Ja Morant would not be denied, scoring over the Lakers’ Anthony Davis. (Photo: Warren Roseborough/The New Tri-State Defender)

As for the force he and Bane played with, Morant said it resulted from “just film study for me and him. Watching it with the team and on our own. Speaking for me, when I get downhill it’s a lot of passes I can make. And when we watch it as a team, coach brings it up too. Me and him were getting downhill; we were able to hit guys. We made shots and it opened a lot for us.

Luke Kennard, the league’s top three-point shooter percentage-wise in the regular season, connected on two of three from deep in the first half. Largely held in check by the L.A. defense in the series, Kennard was held out of the second half after injuring a shoulder.

Jaren Jackson Jr. scores on Rui Hachimura of the Lakers. (Photo: Warren Roseborough/The New Tri-State Defender)

Jackson, who finished with his second straight double-double, made key baskets in the second half. The first of his two three-pointers came with 2:41 left in the third quarter and pushed the Memphis lead to 82-74 as the Grizzlies withstood L.A.’s third-quarter push to seize control of the game. He was perfect (6-6) from the free throw line.

The Lakers got 31 points and 19 rebounds from Davis but it came as the Grizzlies held L.A. below 100 points for the second time in the series. LeBron James, who delivered dagger-like blows to the Grizzlies at the end of Game 4 and in overtime, was limited to 15 points (10 rebounds) and was not on the floor as Memphis absorbed L.A.’s last run.

LeBron James gets to the basket for a layup but largely was contained by the Grizzlies. (Photo: Warren Roseborough/The New Tri-State Defender)

Jenkins said the Grizzlies would need another good defensive performance on James in Game 6.

It’s on-ball pressure, it’s crowds, it’s not letting him get going in transition, which I know he did a couple of times,” he said.
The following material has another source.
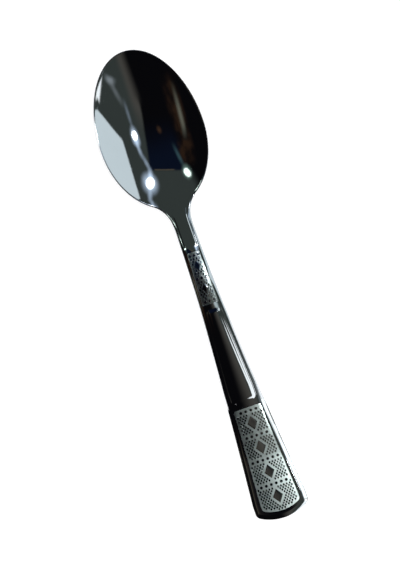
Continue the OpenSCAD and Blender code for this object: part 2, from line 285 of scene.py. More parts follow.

“I’ll go back and watch film to see where he was attacking mostly from and then just how our defense stood up. But obviously, we know he’s a huge focal point and when he establishes himself with his physicality and force that he plays with, it can be a long game. I think our guys held up pretty well with executing our pick-and-roll coverages and how we were helping when he had the ball in his hands. I’ll still have to watch the film a little bit more.”

Xavier Tillman and Dylan Brooks apply defensive pressure as Anthony Davis shoots for two of his 31 points. (Photo: Warren Roseborough/The New Tri-State Defender)

In assessing the Lakers’ loss, head coach Darvin Ham said, “We had some untimely possessions where we didn’t finish with a rebound and they were able to get one, maybe two offensive rebounds in a stretch. And a team like that … (thrives) off those hustle plays, getting those 50-50 balls.

“They’ve got enough scoring output where, if you give them second and third chances at it, they’re going to make you pay. … Overall, our guys came out tonight to compete … we just didn’t make enough shots and some untimely turnovers and some untimely lack of defensive rebounds.”